Extracted material:
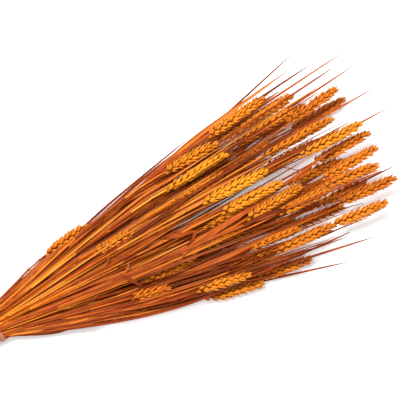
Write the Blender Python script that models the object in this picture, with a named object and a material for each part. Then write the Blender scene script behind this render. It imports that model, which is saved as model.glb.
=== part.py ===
# A tied bunch of dyed, dried wheat, lying on a flat surface.
# Metres, +Z up. X runs from the cut stem ends to the ears and Y runs across the fan of ears.
# The bunch is laid out from its tie at X = 0. At the end it is moved so that the origin is the
# bottom centre of its bounding box, on the surface it lies on.
import math

import bpy
import numpy as np
from mathutils import Vector

# Tie: a rubber band wound around the waist, an oval lying flat
TIE_CENTRE_Y = -0.003
TIE_HALF_WIDTH = 0.0245
TIE_HALF_HEIGHT = 0.0135
BAND_THICKNESS = 0.0018
BAND_WIDTH = 0.0022
BAND_TURNS = 4
BAND_EDGE_SHARE = 0.45
BAND_BACK_ANGLES = (-60, -20, 20, 60)
TIE_STEPS = 40

# Stems: widest at the cut, with the leaf sheath, and thinnest at the neck of the ear
CUT_END_X = -0.105
CUT_END_SCATTER = 0.010
STEM_CUT_RADIUS = 0.0019
STEM_NECK_RADIUS = 0.0011

# Fan: spread of the cut ends, bow of the stems on each side, and rise from the tie per metre
TAIL_SPREAD = 1.8
LEFT_BOW = 1.0
RIGHT_BOW = 1.35
RISE_TO_EARS = 0.085
RISE_TO_CUT = 0.060

# A stem whose neck lies this steeply off the axis passes the tie near its edge
EDGE_SLOPE = 0.30
TIE_FILL = 0.9

# Ears: outline radius at shares of the length, from the neck to the tip
EAR_SHARES = (0.0, 0.07, 0.25, 0.60, 0.88, 1.0)
EAR_RADII = (0.0011, 0.0038, 0.0058, 0.0055, 0.0034, 0.0010)

# Loose leaf blades, rolled and dried
LEAF_HALF_WIDTH = 0.0014
LEAF_TIP_HALF_WIDTH = 0.0005
LEAF_FLATNESS = 0.35
LEAF_TAPER_SHARE = 0.55
LEAF_BEND_SHARE = 0.62

# Each stalk: X and Y of the ear's tip, ear length, ear heading in degrees, level in the pile
STALKS = (
    (0.450, 0.096, 0.090, 7, 6), (0.440, 0.080, 0.076, 4, 4), (0.486, 0.082, 0.086, 5, 4),
    (0.480, 0.065, 0.100, 3, 4), (0.538, 0.063, 0.086, 7, 5), (0.544, 0.046, 0.084, 2, 2),
    (0.516, 0.031, 0.106, 1, 7), (0.546, 0.008, 0.098, 0, 7), (0.552, -0.007, 0.086, 1, 5),
    (0.549, -0.029, 0.084, 2, 5), (0.539, -0.050, 0.080, -6, 5), (0.556, -0.075, 0.084, -3, 4),
    (0.522, -0.064, 0.078, -3, 2), (0.531, -0.098, 0.082, -4, 4), (0.456, -0.092, 0.086, -3, 6),
    (0.381, -0.087, 0.082, -4, 4), (0.411, -0.119, 0.080, -6, 2), (0.328, -0.099, 0.076, -10, 5),
    (0.338, -0.119, 0.080, -14, 2), (0.370, 0.072, 0.082, 2, 7), (0.375, 0.054, 0.096, 4, 9),
    (0.362, 0.033, 0.082, 2, 6), (0.412, 0.010, 0.098, -1, 9), (0.421, -0.012, 0.090, -1, 8),
    (0.440, -0.027, 0.084, 4, 7), (0.470, -0.048, 0.074, -2, 7), (0.386, -0.016, 0.084, 1, 5),
    (0.349, -0.042, 0.076, -5, 6), (0.413, -0.063, 0.088, -10, 3), (0.415, -0.076, 0.076, -5, 5),
    (0.431, 0.042, 0.082, 9, 3), (0.222, 0.019, 0.062, 0, 8), (0.168, 0.055, 0.066, 7, 3),
    (0.231, -0.067, 0.058, -11, 6), (0.189, -0.078, 0.060, -13, 2), (0.140, 0.002, 0.060, -1, 1),
    (0.505, -0.022, 0.080, -3, 3), (0.483, 0.014, 0.084, 1, 3), (0.503, -0.044, 0.076, -2, 0),
    (0.495, 0.063, 0.082, 5, 1), (0.482, -0.078, 0.082, -5, 1), (0.280, -0.046, 0.074, 0, 4),
)

# Each leaf blade: X and Y of its tip, heading of its outer half in degrees, level in the pile
LEAVES = (
    (0.507, 0.130, 15, 3), (0.522, 0.107, 6, 2), (0.563, 0.101, 6, 2), (0.538, 0.088, 6, 5),
    (0.572, 0.080, 6, 1), (0.578, 0.041, 2, 3), (0.580, 0.010, 1, 6), (0.537, -0.058, -6, 8),
    (0.561, -0.062, -2, 1), (0.463, -0.110, -3, 4), (0.492, -0.131, -10, 3), (0.445, -0.145, -15, 1),
    (0.254, -0.095, -10, 0), (0.520, 0.044, 4, 8), (0.515, 0.076, 7, 3), (0.330, 0.094, 12, 1),
)

# Cross-sections of the bunch, where the pieces are laid side by side, and the room between them
FIRST_STATION = -0.120
LAST_STATION = 0.580
STATION_STEP = 0.005
TIE_REACH = 0.0075
CLEARANCE = 0.00018
SLANT_ALLOWANCE = 1.04

# Laying the pile: how far the pieces start apart, and how strongly each round moves them
START_SPACING = 0.007
TIE_CLOSING = 0.985
LAYING_ROUNDS = 500
FINISHING_ROUNDS = 500
EAR_PULL = 0.10
HEIGHT_PULL = 0.03
PUSH_SHARE = 0.42
STEM_STIFFNESS = 60.0

# Rings along a stem near the tie, their spacing farther out, and rings along an ear
TIE_RINGS = (-0.030, -0.010, 0.010, 0.030, 0.070)
STEM_RING_STEP = 0.060
EAR_RINGS = (0.005, 0.015, 0.030, 0.045, 0.060, 0.075, 0.090)

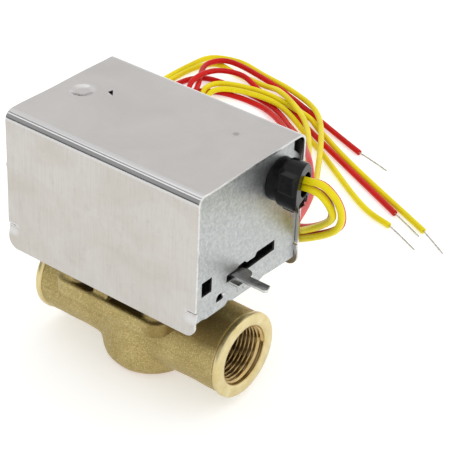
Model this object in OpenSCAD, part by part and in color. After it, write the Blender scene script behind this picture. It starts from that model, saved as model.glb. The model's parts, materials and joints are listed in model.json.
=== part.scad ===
// Two-way spring-return zone valve: a forged brass body with a powerhead on top.
// Origin: centre of the flat pad under the body. +X runs along the pipe axis to the
// lever end, +Z is up. Millimetres.

/* [Brass body] */
// Height of the pipe axis above the base pad
axis_z = 23; // [22:0.5:24]
// Half of the face-to-face length over the two ports
port_x = 49.7; // [48:0.1:52]
// Outer radius of each port
port_r = 18.8; // [18.4:0.1:19.4]
// Wall radius of the threaded holes (3/4-14 pipe thread, major)
thread_r = 13.3; // [13.1:0.1:13.5]
// Depth of the threaded holes
thread_depth = 16; // [14:0.5:17]
// Radius of the round chamber casting
bulge_r = 20.8; // [20:0.1:22]
// Radius of the chamber
chamber_r = 16.5; // [16:0.1:17]
// Top of the flange under the powerhead
flange_top = 42; // [41:0.5:43]

/* [Powerhead] */
// Length of the cover along X
cover_l = 98.4; // [97:0.2:102]
// Width of the cover along Y
cover_w = 67; // [66:0.5:70]
// Lower edge of the cover
cover_z0 = 50; // [49.5:0.5:50.5]
// Top of the cover
cover_z1 = 113.5; // [112.5:0.5:118]
// Thickness of the cover sheet
sheet = 1; // [0.8:0.1:1.2]
// Outer bend radius along the two long top edges
bend_r = 4.25; // [3.5:0.25:5]
// Thickness of the chassis sheet
chassis_t = 1.2; // [1:0.1:1.4]

/* [Motion] */
// Swing of the valve shaft and lever, in degrees
swing = 28; // [20:1:28]
// Distance of the valve shaft from the pipe axis
shaft_y = 12; // [11.8:0.1:12.2]
// Radius of the valve shaft
shaft_r = 3; // [2.9:0.1:3]
// Lift of the switch cam over the full swing
cam_lift = 0.8; // [0.5:0.1:1]

/* [Leads] */
// Outer diameter of one lead
lead_d = 3; // [2.6:0.1:3]
// Diameter of the stripped conductor
tip_d = 1.1; // [0.8:0.1:1.3]

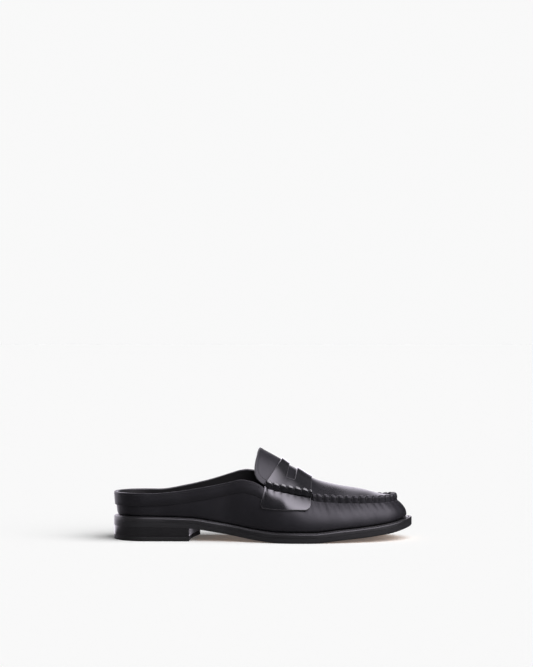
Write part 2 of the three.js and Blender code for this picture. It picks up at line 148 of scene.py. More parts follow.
def outline(angle, inset):
    """The sole's edge drawn smaller by an inset, at an angle round the shoe: 0 is the toe and pi the
    heel. Along the shoe it is a cosine. Across it is the axis plus or minus the half width, tapered at
    both ends."""
    along = (shoe_length / 2 - inset) * np.cos(angle)
    at = along / shoe_length + 0.5
    toe = (along - shoe_length / 2 + toe_cap_length) / (toe_cap_length - inset)
    heel = (heel_cap_length - shoe_length / 2 - along) / (heel_cap_length - inset)
    taper = rounded_end(toe, toe_roundness + toe_squaring * inset) * rounded_end(heel, heel_roundness)
    side = np.where(np.sin(angle) >= 0, 1.0, -1.0)
    half = ball_width / 2 * half_share(at) - inset
    return along, ball_width / 2 * axis_share(at) + side * half * taper


def sole_bottom(along):
    """Height of the outsole's underside: the heel's lift and the toe's spring."""
    at = along / shoe_length + 0.5
    return heel_lift * heel_share(at) + toe_spring * toe_share(at)


def sole_top(along):
    return sole_bottom(along) + outsole_thickness


def welt_bottom(along):
    return sole_top(along) + gap


def welt_edge(along):
    return welt_bottom(along) + welt_thickness


def welt_top(along):
    return welt_edge(along) + welt_slope


def upper_foot(along):
    return welt_top(along) + gap


def share_along(angle):
    return (1 + np.cos(angle)) / 2


def by_side(angle, outer, inner):
    """Picks the inner side's reading between the angles 0 and pi, and the outer side's elsewhere."""
    share = share_along(angle)
    return np.where(np.sin(angle) >= 0, inner(share), outer(share))


def ledge_at(angle):
    return ledge_width * ledge_share(share_along(angle))


def top_inset_at(angle):
    return seam_inset * by_side(angle, outer_inset_share, inner_inset_share)


def foot_height(angle):
    return upper_foot(outline(angle, ledge_at(angle))[0])


def top_height(angle):
    return foot_height(angle) + wall_height * by_side(angle, outer_top_share, inner_top_share)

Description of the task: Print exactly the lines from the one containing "Write part 2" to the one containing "return welt_top(along) + gap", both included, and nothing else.

Output for this exercise:
Write part 2 of the three.js and Blender code for this picture. It picks up at line 148 of scene.py. More parts follow.
def outline(angle, inset):
    """The sole's edge drawn smaller by an inset, at an angle round the shoe: 0 is the toe and pi the
    heel. Along the shoe it is a cosine. Across it is the axis plus or minus the half width, tapered at
    both ends."""
    along = (shoe_length / 2 - inset) * np.cos(angle)
    at = along / shoe_length + 0.5
    toe = (along - shoe_length / 2 + toe_cap_length) / (toe_cap_length - inset)
    heel = (heel_cap_length - shoe_length / 2 - along) / (heel_cap_length - inset)
    taper = rounded_end(toe, toe_roundness + toe_squaring * inset) * rounded_end(heel, heel_roundness)
    side = np.where(np.sin(angle) >= 0, 1.0, -1.0)
    half = ball_width / 2 * half_share(at) - inset
    return along, ball_width / 2 * axis_share(at) + side * half * taper


def sole_bottom(along):
    """Height of the outsole's underside: the heel's lift and the toe's spring."""
    at = along / shoe_length + 0.5
    return heel_lift * heel_share(at) + toe_spring * toe_share(at)


def sole_top(along):
    return sole_bottom(along) + outsole_thickness


def welt_bottom(along):
    return sole_top(along) + gap


def welt_edge(along):
    return welt_bottom(along) + welt_thickness


def welt_top(along):
    return welt_edge(along) + welt_slope


def upper_foot(along):
    return welt_top(along) + gap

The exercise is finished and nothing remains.